** Start of Records for this exercise **
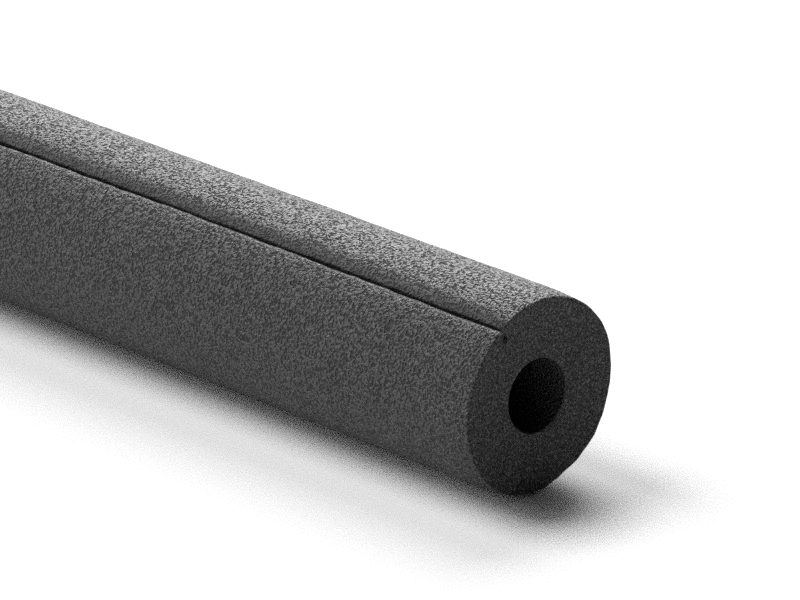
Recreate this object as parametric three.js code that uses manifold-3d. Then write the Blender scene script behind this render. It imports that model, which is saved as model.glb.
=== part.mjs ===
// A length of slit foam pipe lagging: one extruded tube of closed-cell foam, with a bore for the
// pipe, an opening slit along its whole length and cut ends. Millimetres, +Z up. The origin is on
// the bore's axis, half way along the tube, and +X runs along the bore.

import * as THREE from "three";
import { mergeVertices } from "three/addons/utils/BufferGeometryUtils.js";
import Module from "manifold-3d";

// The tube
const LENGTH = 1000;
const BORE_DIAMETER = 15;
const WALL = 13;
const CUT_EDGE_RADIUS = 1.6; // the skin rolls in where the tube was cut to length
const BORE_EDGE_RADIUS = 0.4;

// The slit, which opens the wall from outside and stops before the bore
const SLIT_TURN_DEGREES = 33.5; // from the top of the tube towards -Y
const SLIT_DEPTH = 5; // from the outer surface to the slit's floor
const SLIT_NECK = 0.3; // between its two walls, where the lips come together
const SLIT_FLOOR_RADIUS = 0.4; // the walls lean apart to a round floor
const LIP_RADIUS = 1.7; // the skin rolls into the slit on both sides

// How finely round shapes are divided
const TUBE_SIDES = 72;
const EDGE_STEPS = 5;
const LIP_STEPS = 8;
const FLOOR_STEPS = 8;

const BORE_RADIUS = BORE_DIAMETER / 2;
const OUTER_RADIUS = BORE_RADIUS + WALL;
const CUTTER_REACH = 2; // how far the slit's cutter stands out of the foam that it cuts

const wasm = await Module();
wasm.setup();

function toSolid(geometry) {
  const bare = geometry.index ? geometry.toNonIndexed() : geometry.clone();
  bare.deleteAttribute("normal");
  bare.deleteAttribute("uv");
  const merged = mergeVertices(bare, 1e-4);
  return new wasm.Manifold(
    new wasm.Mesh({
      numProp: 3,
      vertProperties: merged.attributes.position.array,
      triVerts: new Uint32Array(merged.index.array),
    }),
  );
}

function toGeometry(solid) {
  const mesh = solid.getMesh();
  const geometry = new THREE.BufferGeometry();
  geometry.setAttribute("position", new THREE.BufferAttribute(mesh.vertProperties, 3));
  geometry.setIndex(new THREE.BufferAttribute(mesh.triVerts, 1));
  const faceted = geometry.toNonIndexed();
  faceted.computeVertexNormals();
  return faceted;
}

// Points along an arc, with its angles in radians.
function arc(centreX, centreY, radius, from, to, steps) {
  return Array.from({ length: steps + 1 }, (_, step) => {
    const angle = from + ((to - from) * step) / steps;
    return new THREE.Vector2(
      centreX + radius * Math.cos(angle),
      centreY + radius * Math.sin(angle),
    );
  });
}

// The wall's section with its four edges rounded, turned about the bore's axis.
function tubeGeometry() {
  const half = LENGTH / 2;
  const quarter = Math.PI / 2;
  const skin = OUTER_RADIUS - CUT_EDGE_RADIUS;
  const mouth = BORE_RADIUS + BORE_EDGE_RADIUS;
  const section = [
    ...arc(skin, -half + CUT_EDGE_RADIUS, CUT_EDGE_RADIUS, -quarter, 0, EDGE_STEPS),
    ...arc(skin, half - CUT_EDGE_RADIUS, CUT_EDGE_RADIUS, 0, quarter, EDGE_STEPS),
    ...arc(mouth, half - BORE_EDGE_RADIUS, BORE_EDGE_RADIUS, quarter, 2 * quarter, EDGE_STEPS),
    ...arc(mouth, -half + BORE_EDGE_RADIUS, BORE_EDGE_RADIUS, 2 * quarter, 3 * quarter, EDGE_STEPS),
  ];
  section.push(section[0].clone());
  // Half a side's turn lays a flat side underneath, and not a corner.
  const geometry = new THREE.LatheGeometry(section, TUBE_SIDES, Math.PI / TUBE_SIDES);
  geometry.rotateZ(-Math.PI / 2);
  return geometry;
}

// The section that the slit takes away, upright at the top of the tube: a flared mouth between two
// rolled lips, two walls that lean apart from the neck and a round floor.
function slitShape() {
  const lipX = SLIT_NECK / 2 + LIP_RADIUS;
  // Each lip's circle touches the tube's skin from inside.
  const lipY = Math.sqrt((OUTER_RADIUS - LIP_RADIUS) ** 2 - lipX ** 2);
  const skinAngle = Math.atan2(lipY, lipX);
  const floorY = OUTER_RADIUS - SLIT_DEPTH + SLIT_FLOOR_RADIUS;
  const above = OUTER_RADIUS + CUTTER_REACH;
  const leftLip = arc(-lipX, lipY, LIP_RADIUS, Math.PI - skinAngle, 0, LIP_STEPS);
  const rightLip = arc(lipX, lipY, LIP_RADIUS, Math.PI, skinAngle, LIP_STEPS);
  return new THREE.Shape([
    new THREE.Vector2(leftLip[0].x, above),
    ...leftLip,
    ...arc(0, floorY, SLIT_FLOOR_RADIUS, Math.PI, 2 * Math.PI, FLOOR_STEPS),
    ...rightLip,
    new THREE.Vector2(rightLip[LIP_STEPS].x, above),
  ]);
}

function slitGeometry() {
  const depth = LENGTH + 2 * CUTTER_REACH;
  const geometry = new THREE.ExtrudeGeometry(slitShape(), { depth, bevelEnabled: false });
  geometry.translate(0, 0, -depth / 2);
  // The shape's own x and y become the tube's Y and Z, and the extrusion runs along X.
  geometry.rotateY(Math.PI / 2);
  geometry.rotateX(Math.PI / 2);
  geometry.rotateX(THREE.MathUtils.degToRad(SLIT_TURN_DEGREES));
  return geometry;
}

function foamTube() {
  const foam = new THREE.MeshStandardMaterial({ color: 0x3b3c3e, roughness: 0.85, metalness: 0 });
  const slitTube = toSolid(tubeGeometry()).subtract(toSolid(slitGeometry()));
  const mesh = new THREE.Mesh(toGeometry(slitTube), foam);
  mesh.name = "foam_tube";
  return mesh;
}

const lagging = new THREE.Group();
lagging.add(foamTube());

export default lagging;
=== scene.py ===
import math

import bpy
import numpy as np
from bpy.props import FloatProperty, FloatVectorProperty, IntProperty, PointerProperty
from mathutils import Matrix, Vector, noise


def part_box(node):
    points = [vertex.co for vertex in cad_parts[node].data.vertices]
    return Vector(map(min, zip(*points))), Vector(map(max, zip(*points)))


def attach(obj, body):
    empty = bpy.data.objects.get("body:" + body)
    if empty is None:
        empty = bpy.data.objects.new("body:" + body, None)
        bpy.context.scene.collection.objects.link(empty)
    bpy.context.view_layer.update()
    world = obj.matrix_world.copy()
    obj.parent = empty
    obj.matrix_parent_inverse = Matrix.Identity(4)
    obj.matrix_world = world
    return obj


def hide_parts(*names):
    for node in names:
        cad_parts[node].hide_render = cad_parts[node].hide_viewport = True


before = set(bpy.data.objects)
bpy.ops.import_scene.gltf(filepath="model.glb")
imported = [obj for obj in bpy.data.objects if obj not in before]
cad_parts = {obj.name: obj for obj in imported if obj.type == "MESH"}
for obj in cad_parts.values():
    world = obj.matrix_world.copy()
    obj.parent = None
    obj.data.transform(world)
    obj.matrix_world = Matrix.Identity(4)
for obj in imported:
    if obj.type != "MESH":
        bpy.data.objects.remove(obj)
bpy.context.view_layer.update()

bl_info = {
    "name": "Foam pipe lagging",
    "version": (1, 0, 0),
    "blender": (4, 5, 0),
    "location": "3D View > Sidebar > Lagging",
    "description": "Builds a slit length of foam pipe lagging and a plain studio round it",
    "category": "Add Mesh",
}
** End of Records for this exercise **
** Start of Records for this exercise **
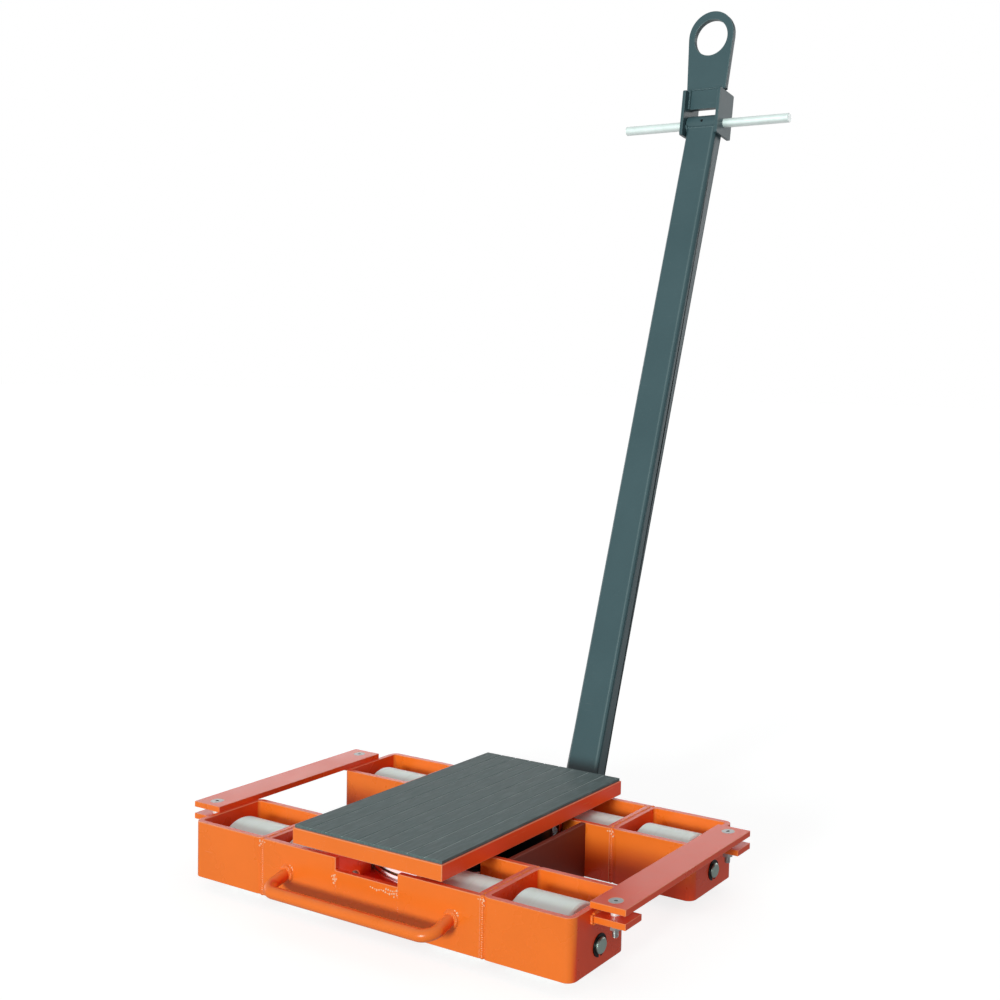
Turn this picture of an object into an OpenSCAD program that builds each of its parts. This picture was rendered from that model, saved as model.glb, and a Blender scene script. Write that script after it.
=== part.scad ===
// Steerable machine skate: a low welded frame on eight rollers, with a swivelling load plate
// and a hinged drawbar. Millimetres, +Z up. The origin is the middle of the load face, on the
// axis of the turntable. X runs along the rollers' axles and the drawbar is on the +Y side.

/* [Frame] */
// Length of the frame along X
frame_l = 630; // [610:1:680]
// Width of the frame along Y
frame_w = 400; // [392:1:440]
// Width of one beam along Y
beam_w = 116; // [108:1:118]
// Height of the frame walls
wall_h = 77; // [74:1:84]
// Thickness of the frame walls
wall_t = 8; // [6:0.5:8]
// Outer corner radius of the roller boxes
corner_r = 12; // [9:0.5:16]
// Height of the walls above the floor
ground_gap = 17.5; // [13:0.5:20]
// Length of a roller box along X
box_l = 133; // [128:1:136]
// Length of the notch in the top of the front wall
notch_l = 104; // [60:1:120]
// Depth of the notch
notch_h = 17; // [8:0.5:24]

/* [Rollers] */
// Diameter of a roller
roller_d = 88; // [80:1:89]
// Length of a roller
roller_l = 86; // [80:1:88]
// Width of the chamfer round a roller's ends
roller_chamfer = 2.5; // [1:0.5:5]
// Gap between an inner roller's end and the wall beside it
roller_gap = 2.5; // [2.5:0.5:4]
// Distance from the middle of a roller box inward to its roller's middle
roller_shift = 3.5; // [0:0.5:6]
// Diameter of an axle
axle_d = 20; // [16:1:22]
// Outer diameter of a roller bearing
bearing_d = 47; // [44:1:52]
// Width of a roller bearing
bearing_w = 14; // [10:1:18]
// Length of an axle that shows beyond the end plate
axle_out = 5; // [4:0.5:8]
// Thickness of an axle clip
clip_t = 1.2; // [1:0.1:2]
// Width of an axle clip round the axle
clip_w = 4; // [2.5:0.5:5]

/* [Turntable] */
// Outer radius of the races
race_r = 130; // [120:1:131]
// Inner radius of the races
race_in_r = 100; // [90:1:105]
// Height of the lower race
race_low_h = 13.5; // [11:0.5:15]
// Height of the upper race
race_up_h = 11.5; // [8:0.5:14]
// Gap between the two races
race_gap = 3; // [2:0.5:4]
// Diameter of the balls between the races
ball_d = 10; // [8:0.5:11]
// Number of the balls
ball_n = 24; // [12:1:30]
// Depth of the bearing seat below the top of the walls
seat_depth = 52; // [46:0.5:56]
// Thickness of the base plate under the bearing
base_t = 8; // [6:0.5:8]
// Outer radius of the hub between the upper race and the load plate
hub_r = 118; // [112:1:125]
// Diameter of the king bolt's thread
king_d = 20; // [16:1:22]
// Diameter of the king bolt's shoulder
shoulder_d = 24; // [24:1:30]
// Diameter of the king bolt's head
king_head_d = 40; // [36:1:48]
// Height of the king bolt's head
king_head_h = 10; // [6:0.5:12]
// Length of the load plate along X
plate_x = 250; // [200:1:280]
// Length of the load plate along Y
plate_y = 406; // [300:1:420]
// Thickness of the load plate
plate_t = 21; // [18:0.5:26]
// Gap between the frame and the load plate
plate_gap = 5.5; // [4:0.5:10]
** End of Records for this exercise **
Set problem
Quote only the lines running from the line that holds "return mesh;" to the line that holds "in imported if", both ends included.

Right answer
  return mesh;
}

const lagging = new THREE.Group();
lagging.add(foamTube());

export default lagging;
=== scene.py ===
import math

import bpy
import numpy as np
from bpy.props import FloatProperty, FloatVectorProperty, IntProperty, PointerProperty
from mathutils import Matrix, Vector, noise


def part_box(node):
    points = [vertex.co for vertex in cad_parts[node].data.vertices]
    return Vector(map(min, zip(*points))), Vector(map(max, zip(*points)))


def attach(obj, body):
    empty = bpy.data.objects.get("body:" + body)
    if empty is None:
        empty = bpy.data.objects.new("body:" + body, None)
        bpy.context.scene.collection.objects.link(empty)
    bpy.context.view_layer.update()
    world = obj.matrix_world.copy()
    obj.parent = empty
    obj.matrix_parent_inverse = Matrix.Identity(4)
    obj.matrix_world = world
    return obj


def hide_parts(*names):
    for node in names:
        cad_parts[node].hide_render = cad_parts[node].hide_viewport = True


before = set(bpy.data.objects)
bpy.ops.import_scene.gltf(filepath="model.glb")
imported = [obj for obj in bpy.data.objects if obj not in before]
cad_parts = {obj.name: obj for obj in imported if obj.type == "MESH"}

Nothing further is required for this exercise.